Glüten en başta buğday olmak üzere, çavdar, arpa ve yulafta bulunan bir protein grubu. Suyla birleştiğinde elastik bir yapı alıyor ve hamura dayanıklı yapısını kazandırıyor. Yani ekmeğin ‘ekmek’ olmasını glüten sağlıyor, glüten olmadan alıştığımız ekmek yapılamıyor. Yapıştırıcı etkisi sayesinde hayvansal jelatine en büyük alternatif.

Çölyak hastalığı ve Glüten Alerjisi

Aslında glüten birçok insan için mide ve bağırsak kanalıyla sorunsuz şekilde sindirilebilen bir protein. Çölyak hastalığı ya da glüten intoleransı dediğimiz sorun ise glütenin sindirilememesinden kaynaklanan ‘otoiümün’ bir bozukluk. Kişinin bağışıklık sistemi, bu maddeye, ince bağırsaklarda hasara yol açarak tepki veriyor.  Bu hasar sonucundaysa ince bağırsaktan yeterli besin emilimi yapılamıyor. Bazı durumlarda glütene duyarlılık olması demek illa çölyak hastalığı demek değildir.

Belirtiler neler?

Belirtiler kişiden kişiye değişiklik gösteriyor yani tıpatıp aynı belirtileri taşıyan tipik çölyak hastalarından söz edemeyiz. Hiçbir belirti göstermeyen hastalar da var, şiddetli gaz, şişkinlik, karın ağrısı, ishal ve şiddetli kilo kaybı nedeniyle doktora başvuranlar da. Hastalığın obeziteye eşlik ettiği vakalar bile mevcut.

Tedavi mümkün mü?

Çölyak hastalığında tedaviyle tam bir iyileşme mümkün değil. Glütensiz bir diyet glüten intoleransı olan kişiler için sağlıklı bir yaşamın anahtarı. Doğal olarak glüten içermeyen besinler ve artık hemen hemen her süpermarkette bulabildiğimiz glütensiz ürünlerle alışılana yakın bir beslenme şekli imkansız değil. Kümes hayvanları, balık, işlenmemiş et, meyve ve sebzeler, bakliyatlar rahatlıkla tüketilebilir. Aromasız olmak koşuluyla çay ve kahvede sorun bulunmuyor. Ekmek, makarna, kraker ve hatta pizzanın bile glütensiz alternatifleri var. Siz yine de paketli gıdalarda ambalaj üzerindeki içerikleri okuyup, glüten içermediğine emin olun.
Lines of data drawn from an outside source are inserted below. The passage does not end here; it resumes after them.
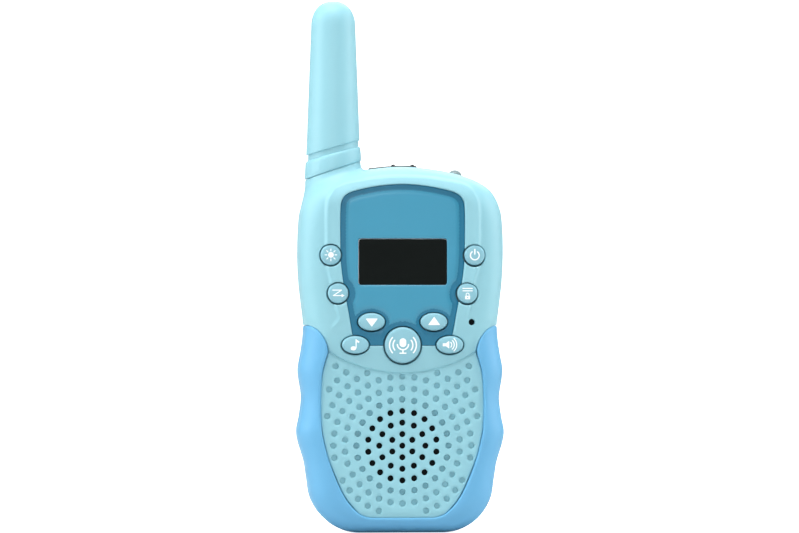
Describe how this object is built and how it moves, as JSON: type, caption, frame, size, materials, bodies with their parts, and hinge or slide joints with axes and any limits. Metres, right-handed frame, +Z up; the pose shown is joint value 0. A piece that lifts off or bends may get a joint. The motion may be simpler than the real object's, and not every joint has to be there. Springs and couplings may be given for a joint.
{
  "type": "toy walkie talkie",
  "caption": "Hand-held toy two-way radio with a fixed antenna, front keys, display, speaker grille, wrap-round grips, battery door and belt clip.",
  "frame": {"origin": "centre of the flat bottom that the radio stands on", "axes": "+Z up along the antenna, the front with the keys faces -Y, +X to the right seen from the front"},
  "size_m": [0.0586, 0.0323, 0.1515],
  "materials": {
    "case_cyan": "soft-touch matte",
    "grip_blue": "soft-touch matte",
    "lens_teal": "tinted, polished",
    "display_black": "dark",
    "white_plastic": "satin",
    "key_cyan": "satin",
    "silicone": "matte",
    "black_plastic": "satin",
    "circuit_green": "solder mask",
    "tinned_steel": "satin",
    "copper_wire": "enamelled",
    "black_rubber": "matte",
    "clear_plastic": "clear, slightly frosted",
    "cell_jacket": "satin printed sleeve without print",
    "red_wire": "gloss insulation",
    "speaker_paper": "pressed paper",
    "dust_cloth": "woven"
  },
  "bodies": {
    "root": {"front_case": "case_cyan", "rear_case": "case_cyan", "grip_frame": "grip_blue", "display_lens": "lens_teal", "display_glass": "display_black", "display_holder": "white_plastic", "backlight": "clear_plastic", "zebra_strip": "silicone", "keypad_mat": "silicone", "carbon_pills": "black_rubber", "main_board": "circuit_green", "shield_can": "tinned_steel", "control_chip": "black_plastic", "amplifier_chip": "black_plastic", "crystal": "tinned_steel", "capacitors": "black_plastic", "board_screws": "tinned_steel", "speaker_frame": "tinned_steel", "speaker_cone": "speaker_paper", "speaker_magnet": "tinned_steel", "speaker_cloth": "dust_cloth", "speaker_screws": "tinned_steel", "speaker_wires": "red_wire", "microphone": "tinned_steel", "mic_boot": "black_rubber", "antenna_sleeve": "case_cyan", "antenna_core": "white_plastic", "antenna_coil": "copper_wire", "antenna_lead": "copper_wire", "torch_lamp": "clear_plastic", "torch_leads": "tinned_steel", "jack_socket": "black_plastic", "battery_cells": "cell_jacket", "battery_springs": "tinned_steel", "contact_plates": "tinned_steel", "battery_wires": "red_wire", "case_screws": "tinned_steel"},
    "talk_key": {"talk_key": "key_cyan"},
    "call_key": {"call_key": "key_cyan"},
    "monitor_key": {"monitor_key": "key_cyan"},
    "down_key": {"down_key": "key_cyan"},
    "up_key": {"up_key": "key_cyan"},
    "scan_key": {"scan_key": "key_cyan"},
    "menu_key": {"menu_key": "key_cyan"},
    "lamp_key": {"lamp_key": "key_cyan"},
    "power_key": {"power_key": "key_cyan"},
    "battery_door": {"battery_door": "case_cyan", "door_screw": "tinned_steel"},
    "belt_clip": {"belt_clip": "case_cyan"},
    "jack_cover": {"jack_cover": "black_rubber"}
  },
  "joints": [
    {"name": "talk_press", "type": "slide", "parent": "root", "child": "talk_key", "axis": [0, 1, 0], "range_m": [0, 0.0007]},
    {"name": "call_press", "type": "slide", "parent": "root", "child": "call_key", "axis": [0, 1, 0], "range_m": [0, 0.0007]},
    {"name": "monitor_press", "type": "slide", "parent": "root", "child": "monitor_key", "axis": [0, 1, 0], "range_m": [0, 0.0007]},
    {"name": "down_press", "type": "slide", "parent": "root", "child": "down_key", "axis": [0, 1, 0], "range_m": [0, 0.0007]},
    {"name": "up_press", "type": "slide", "parent": "root", "child": "up_key", "axis": [0, 1, 0], "range_m": [0, 0.0007]},
    {"name": "scan_press", "type": "slide", "parent": "root", "child": "scan_key", "axis": [0, 1, 0], "range_m": [0, 0.0007]},
    {"name": "menu_press", "type": "slide", "parent": "root", "child": "menu_key", "axis": [0, 1, 0], "range_m": [0, 0.0007]},
    {"name": "lamp_press", "type": "slide", "parent": "root", "child": "lamp_key", "axis": [0, 1, 0], "range_m": [0, 0.0007]},
    {"name": "power_press", "type": "slide", "parent": "root", "child": "power_key", "axis": [0, 1, 0], "range_m": [0, 0.0007]},
    {"name": "door_hinge", "type": "hinge", "parent": "root", "child": "battery_door", "pos_m": [0, 0.01185, 0.01075], "axis": [-1, 0, 0], "range_deg": [0, 75]},
    {"name": "clip_slide", "type": "slide", "parent": "root", "child": "belt_clip", "axis": [0, 0, 1], "range_m": [0, 0.012]},
    {"name": "cover_hinge", "type": "hinge", "parent": "root", "child": "jack_cover", "pos_m": [-0.0084, 0, 0.10345], "axis": [0, -1, 0], "range_deg": [0, 85]}
  ]
}
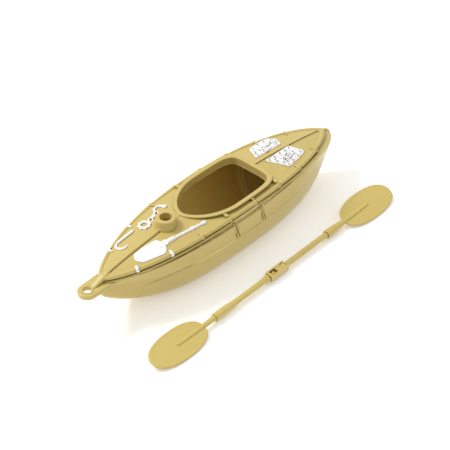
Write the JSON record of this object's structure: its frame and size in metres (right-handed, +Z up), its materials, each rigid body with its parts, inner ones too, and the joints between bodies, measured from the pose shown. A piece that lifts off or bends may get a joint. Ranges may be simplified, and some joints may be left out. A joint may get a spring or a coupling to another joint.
{
  "type": "toy kayak with paddle",
  "caption": "Moulded toy sit-in kayak with an open cockpit, accessory socket, tow tab, silver-painted deck gear and a jointed double-bladed paddle beside it.",
  "frame": {"origin": "on the outside of the keel amidships, where the hull rests on a floor", "axes": "+X towards the stern along the boat, so the bow is at -X; +Y to starboard; +Z up"},
  "size_m": [0.2544, 0.099, 0.0531],
  "materials": {
    "tan_plastic": "moulded semi-gloss olive tan",
    "paddle_plastic": "moulded semi-gloss tan",
    "silver_paint": "satin silver paint on moulded relief"
  },
  "bodies": {
    "kayak": {"hull_shell": "tan_plastic", "deck_shell": "tan_plastic", "cockpit_coaming": "tan_plastic", "gunwale_tube": "tan_plastic", "foredeck_bead": "tan_plastic", "aftdeck_bead": "tan_plastic", "accessory_socket": "tan_plastic", "bow_tow_tab": "tan_plastic", "bow_stem": "tan_plastic", "stern_post": "tan_plastic", "edge_clips": "tan_plastic", "deck_straps": "tan_plastic", "side_ribs": "tan_plastic", "side_panels": "tan_plastic", "cockpit_frames": "tan_plastic", "locating_pins": "tan_plastic", "shovel": "silver_paint", "grapple_hook": "silver_paint", "line_ring": "silver_paint", "line_chain": "silver_paint", "stowed_hook": "silver_paint", "patch_plate_port": "silver_paint", "patch_plate_starboard": "silver_paint", "plate_rivets": "silver_paint", "plate_brackets": "silver_paint"},
    "paddle_joint": {"joint_frame": "paddle_plastic", "hinge_pin": "paddle_plastic"},
    "paddle_left": {"shaft_left": "paddle_plastic", "blade_left": "paddle_plastic"},
    "paddle_right": {"shaft_right": "paddle_plastic", "blade_right": "paddle_plastic"}
  },
  "joints": [
    {"name": "paddle_lift", "type": "slide", "parent": "kayak", "child": "paddle_joint", "axis": [0, 0, 1], "range_m": [0, 0.12]},
    {"name": "feather_swivel", "type": "hinge", "parent": "paddle_joint", "child": "paddle_left", "pos_m": [0.0016, -0.0548, 0.00435], "axis": [0.9998, 0.0192, 0], "continuous": true},
    {"name": "paddle_fold", "type": "hinge", "parent": "paddle_joint", "child": "paddle_right", "pos_m": [0.0097, -0.05464, 0.00435], "axis": [0.0192, -0.9998, 0], "range_deg": [0, 95]}
  ]
}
Yasaklı ve güvenli gıdalar

Yasaklı gıdalar en genel hatlarıyla buğday, yulaf, çavdar, arpa ve bunlardan elde edilen her türlü ürün. Bu tahıllardan elde edilen ekmek, kek, kurabiye, kraker, makarnalar kesinlikle tüketilmemesi geren gıdalar listesinde. Bazı ürünler ise, içeriği kontrol edildikten sonra tüketilmeli. Bunlar arasında hazır yemekler ve gazlı içecekler, cips, sosis, dondurma, çikolata, tatlılar, mayonez, hazır soslar ve çorbalar sayılabilir.